Most of these are covered in OCaml from the very beginning
(and its exercises), which I can wholeheartedly recommend - it was the book that helped me get started.
You didn’t give us the type declaraction for your my_list
, which makes it slightly tricky to help you write functions using it. I’ll assume it’s something like:
type 'a my_list = Nil | Node of 'a * 'a my_list
It sounds like you may want to read up on “pattern matching.”
val first: 'a my_list -> 'a (* return the first element of a list.*)
let first = function
| Nil -> failwith "throw an exception because the list has no elements"
| Node (a, ignore_the_rest) -> a
The above will throw an exception if the list is empty. You might want to change your interface to be:
val first: 'a my_list -> 'a option
(** [first lst] returns [Some] the first element of [lst], or [None] if the list is empty. *)
let first = function
| Nil -> None
| Node ( a, _ ) -> Some a (* the _ is a wildcard which also means "throw this away *)

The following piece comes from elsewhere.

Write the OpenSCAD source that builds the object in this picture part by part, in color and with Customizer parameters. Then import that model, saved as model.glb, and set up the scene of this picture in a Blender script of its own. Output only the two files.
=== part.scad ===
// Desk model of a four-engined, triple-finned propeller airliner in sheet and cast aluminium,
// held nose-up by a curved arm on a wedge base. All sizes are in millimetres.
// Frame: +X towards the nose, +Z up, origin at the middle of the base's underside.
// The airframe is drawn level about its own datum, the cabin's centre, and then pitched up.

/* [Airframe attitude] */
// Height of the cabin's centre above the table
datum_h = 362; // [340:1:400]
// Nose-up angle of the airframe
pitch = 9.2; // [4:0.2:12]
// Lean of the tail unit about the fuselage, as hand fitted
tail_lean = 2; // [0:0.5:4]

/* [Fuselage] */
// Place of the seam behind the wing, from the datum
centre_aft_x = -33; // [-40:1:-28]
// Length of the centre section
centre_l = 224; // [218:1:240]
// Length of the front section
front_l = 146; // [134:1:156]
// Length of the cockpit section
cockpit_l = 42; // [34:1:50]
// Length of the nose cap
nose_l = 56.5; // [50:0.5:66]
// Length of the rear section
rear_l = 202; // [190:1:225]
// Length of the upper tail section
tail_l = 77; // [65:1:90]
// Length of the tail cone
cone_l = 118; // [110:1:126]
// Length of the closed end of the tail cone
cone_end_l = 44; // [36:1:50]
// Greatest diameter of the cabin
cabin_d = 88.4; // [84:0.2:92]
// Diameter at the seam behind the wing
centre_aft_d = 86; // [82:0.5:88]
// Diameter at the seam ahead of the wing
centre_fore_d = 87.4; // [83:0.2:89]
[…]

val last: 'a my_list -> 'a
let rec last = function
| Nil -> None
| Node (a, Nil) -> Some a
| Node ( _ , remainder) -> last remainder (* call the function again with the next part *)

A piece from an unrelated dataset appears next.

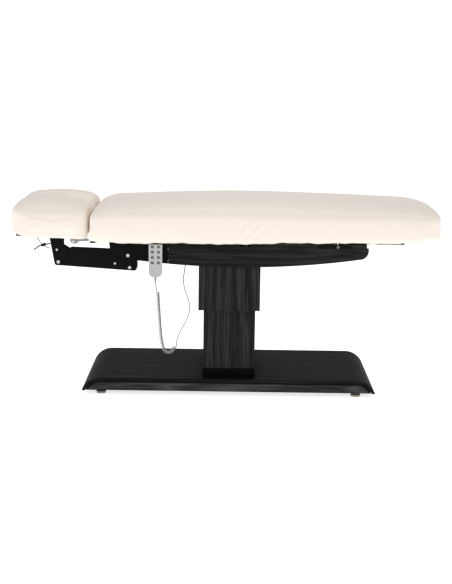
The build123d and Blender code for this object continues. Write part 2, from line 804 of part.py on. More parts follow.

val rest: 'a my_list -> 'a my_list
For this one you can do pattern matching very similar to the first
function.
val map: ('a -> 'b) -> 'a my_list -> 'b my_list
Here you’ll want to write a nested recursive function with an “accumulator”, a technique used to accumulate the result of your chain of recursive function calls. Your accumulator will be created using your cons
, starting with a Nil
list, adding the result of calling the ('a -> 'b)
function on each value taken from the 'a list
(which you can be split using your first
and last
).
When you have made the new accumulator, the function can call itself again, until it is finished.

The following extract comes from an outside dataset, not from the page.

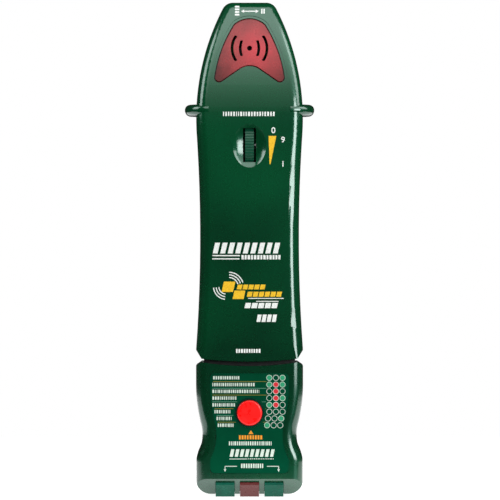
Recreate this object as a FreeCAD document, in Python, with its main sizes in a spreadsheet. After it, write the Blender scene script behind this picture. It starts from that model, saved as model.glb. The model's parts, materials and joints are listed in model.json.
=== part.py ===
import FreeCAD, Part
import math
import operator
import os
from types import SimpleNamespace

import Sketcher
from FreeCAD import Placement, Rotation, Vector

# Circuit breaker finder: a receiver wand docked on the plug of its transmitter.
# Millimetres. X runs to the right, -Y out of the front face and Z up the wand to its tip.
# The origin is under the middle of the object, where the transmitter stands.

DIMENSIONS = (
    # the whole object
    ("overall_height", 217.0, "window bottoms to tip"),
    ("front_depth", 17.4, "middle plane to front face"),
    ("back_depth", 19.0, "middle plane to back face"),
    ("parting_depth", 1.0, "plane where front and rear shells meet"),
    ("wall", 2.2, "shell thickness"),
    ("edge_round", 4.5, "rounding of the long front and rear edges"),
    ("fit_gap", 0.3, "gap round a piece let into a shell"),
    ("slip_gap", 0.05, "gap round a piece pushed into another"),
    # receiver outline
    ("tip_round", 5.0, "corners at the tip"),
    ("shoulder_round", 107.6, "bowed flanks above the waist"),
    ("shoulder_height", 158.5, "where the flanks turn outward"),
    ("waist_round", 668.0, "hollow flanks"),
    ("waist_half", 21.6, "half-width at the waist"),
    ("waist_height", 113.5, "height of the waist"),
    ("foot_height", 64.5, "where the foot starts to narrow"),
    ("foot_half", 21.0, "half-width at the foot"),
    ("foot_low", 60.6, "foot corners"),
    ("foot_round", 184.0, "bowed underside"),
    ("crease_height", 67.5, "line where the face turns back over the foot"),
    ("crease_fall", 0.2, "how far the face falls back at the foot"),
    ("nose_height", 154.0, "where the front face starts to slope back"),
    ("nose_round", 150.0, "slope of the front face"),
    ("nape_height", 147.0, "where the back face starts to slope forward"),
    ("nape_round", 377.0, "slope of the back face"),
    # hand guards
    ("guard_half", 28.4, "middle plane to the guard's rim"),
    ("guard_height", 169.4, "middle of the guard"),
    ("guard_thick", 4.8, "guard thickness"),
    ("guard_rim", 2.3, "rounding of the rim"),
    # lens
    ("lens_top", 207.2, "where the crown meets the sides"),
    ("lens_top_half", 6.9, "half-width of the crown"),
    ("lens_crown_round", 10.2, "crown"),
    ("lens_side_round", 60.0, "sides"),
    ("lens_side_half", 15.45, "widest half-width"),
    ("lens_side_low", 183.9, "height of the widest place"),
    ("lens_horn_round", 2.2, "rounded horns"),
    ("lens_horn_half", 11.94, "inner end of a horn"),
    ("lens_horn_low", 181.8, "height of a horn's inner end"),
    ("lens_arch_half", 4.5, "half-width of the arch under the lens"),
    ("lens_arch_low", 187.0, "where the arch starts"),
    ("lens_arch_round", 7.3, "arch"),
    ("lens_flange", 1.3, "rim behind the shell"),
    ("lens_gap", 0.5, "open joint round the lens"),
    ("lens_step", 1.1, "width of the step round the lens"),
    ("step_depth", 0.25, "depth of that step"),
    ("sound_height", 196.5, "middle of the sound holes"),
    ("sound_hole", 1.1, "radius of the middle hole"),
    ("sound_slot", 0.6, "half the width of a curved slot"),
    ("sound_bow", 9.6, "bow of the slots"),
    ("sound_inner", 4.05, "middle hole to the inner pair of slots"),
    ("sound_inner_reach", 3.2, "half their height without the round ends"),
    ("sound_outer", 7.65, "middle hole to the outer pair of slots"),
    ("sound_outer_reach", 5.2, "half their height without the round ends"),
    # sensitivity wheel
    ("wheel_height", 153.9, "wheel axis"),
    ("wheel_back", 10.0, "wheel axis behind the front face"),
    ("wheel_radius", 10.0, "outer radius"),
    ("wheel_half", 1.9, "half the width"),
    ("wheel_slot_half", 2.85, "half the width of its slot"),
    ("wheel_slot_reach", 7.45, "half the height of its slot"),
    ("wheel_shaft", 1.5, "shaft radius"),
    ("dish_half", 9.0, "dish: half-width of the ellipsoid"),
    ("dish_reach", 12.0, "dish: half-height of the ellipsoid"),
    ("dish_deep", 6.0, "dish: depth of the ellipsoid"),
    ("dish_proud", 3.5, "dish centre in front of the face"),
    ("dish_wall", 1.5, "wall behind the dish"),
    # transmitter outline
    ("base_top", 57.4, "lowest point of the hollow top edge"),
    ("base_top_half", 21.0, "half-width of the top edge"),
    ("base_top_round", 130.5, "hollow top edge"),
    ("base_half", 23.4, "half-width below the top edge"),
    ("base_shoulder", 57.5, "top of the straight flanks"),
    ("base_bow_height", 49.8, "where the flanks start to bow in"),
    ("base_bow_round", 74.0, "bow of the flanks"),
    ("base_flare_round", 17.5, "hollow above the waist"),
    ("base_waist_height", 27.33, "height of the waist"),
    ("base_hip_round", 16.0, "hollow below the waist"),
    ("base_skirt_round", 10.7, "bow of the skirt"),
    ("base_skirt_height", 15.6, "where the skirt turns straight"),
    ("base_corner", 6.3, "bottom corners"),
    ("base_floor", 1.2, "underside above the surface it stands on"),
    ("bevel_height", 8.1, "top of the bevel at the bottom of the face"),
    ("bevel_depth", 8.0, "how far back the bevel runs"),
    # label and button
    ("label_margin", 6.0, "label edge inside the outline"),
    ("label_top", 54.4, "top of the label"),
    ("label_low", 10.5, "bottom of the label"),
    ("label_corner", 2.2, "label corners"),
    ("label_recess", 0.5, "depth of the label's recess"),
    ("label_thick", 0.35, "label thickness"),
    ("button_height", 37.0, "button axis"),
    ("button_radius", 5.5, "cap radius"),
    ("button_proud", 1.6, "cap in front of the face"),
    ("button_flange", 6.5, "radius of the flange that keeps it in"),
    ("button_travel", 1.5, "how far it presses"),
    # windows
    ("window_pitch", 10.7, "middle window to side window"),
    ("window_half", 4.15, "half-width"),
    ("window_high", 6.5, "top edge"),
    ("window_front", 16.1, "front edge in front of the middle plane"),
    ("window_back", 12.0, "rear edge behind the middle plane"),
    # mains plug
    ("blade_plane", 4.0, "blade line in front of the middle plane"),
    ("blade_pitch", 12.7, "blade to blade"),
    ("blade_wide", 6.35, "blade width"),
    ("blade_thick", 1.5, "blade thickness"),
    ("blade_low", 50.0, "lower end inside the transmitter"),
    ("blade_tip", 76.5, "blade tip"),
    ("ground_offset", 11.9, "blade line to ground pin"),
    ("ground_radius", 2.375, "ground pin radius"),
    ("ground_tip", 79.7, "ground pin tip"),
    # battery
    ("battery_half", 13.25, "half-width"),
    ("battery_front", -0.9, "front face"),
    ("battery_deep", 17.5, "front face to back face"),
    ("battery_low", 86.0, "bottom"),
    ("battery_tall", 46.4, "height without terminals"),
    ("terminal_tall", 2.8, "terminals"),
    ("terminal_half", 6.35, "middle plane to a terminal"),
    ("door_half", 15.15, "half-width of the battery door"),
    ("door_low", 84.2, "bottom of the door"),
    ("door_high", 137.4, "top of the door"),
    ("door_thick", 2.0, "door thickness"),
    ("door_gap", 0.25, "gap round the door"),
    # boards and screws
    ("board_thick", 1.6, "circuit boards"),
    ("receiver_board", -2.0, "front face of the receiver board"),
    ("receiver_board_half", 13.0, "half-width"),
    ("receiver_board_low", 139.5, "lower edge"),
    ("receiver_board_high", 201.0, "upper edge"),
    ("base_board", -4.0, "front face of the transmitter board"),
    ("base_board_half", 15.0, "half-width"),
    ("base_board_low", 9.0, "lower edge"),
    ("base_board_high", 49.0, "upper edge"),
    ("screw_shank", 1.2, "case screw shank radius"),
    ("screw_head", 2.5, "case screw head radius"),
    ("screw_boss", 3.0, "case screw boss radius"),
    ("small_shank", 0.8, "board screw shank radius"),
    ("small_head", 1.7, "board screw head radius"),
    ("small_post", 2.1, "board post radius"),
)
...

Note that the above will give you the reversed list of results, but you can get around that by calling your inner function again with a (fun x -> x)
to get the “reverse of the reverse.” (== the correct order).
You’ll also need to know the length of the list and make sure you don’t call first
or last
on an empty list, since that will crash with an exception. This last bit can be avoided by using the option
type as return value for those functions, as I outlined above.
fold
is much the same, except that you set the “accumulator” ('a
) to the result of the provided function applied with the value from the list and the old accumulator - instead of constructing a new list of results.
val append: 'a my_list -> 'a my_list -> 'a my_list
You can use last
and cons
here if you write a function that return “everything but the last”. That would be kind of like map
, but with a special case for the last non-nil element.
val as_list 'a my_list -> 'a list
Here you can use fold_left using List.cons
.
val from_list 'a list -> 'a my_list
Here you can also use pattern matching, using ::
to deconstruct the list while constructing your list. Then something like the inner function of your map
function to reverse it.
Note that none of these proposed solutions are particularly performant, but they are probably the conceptually easiest.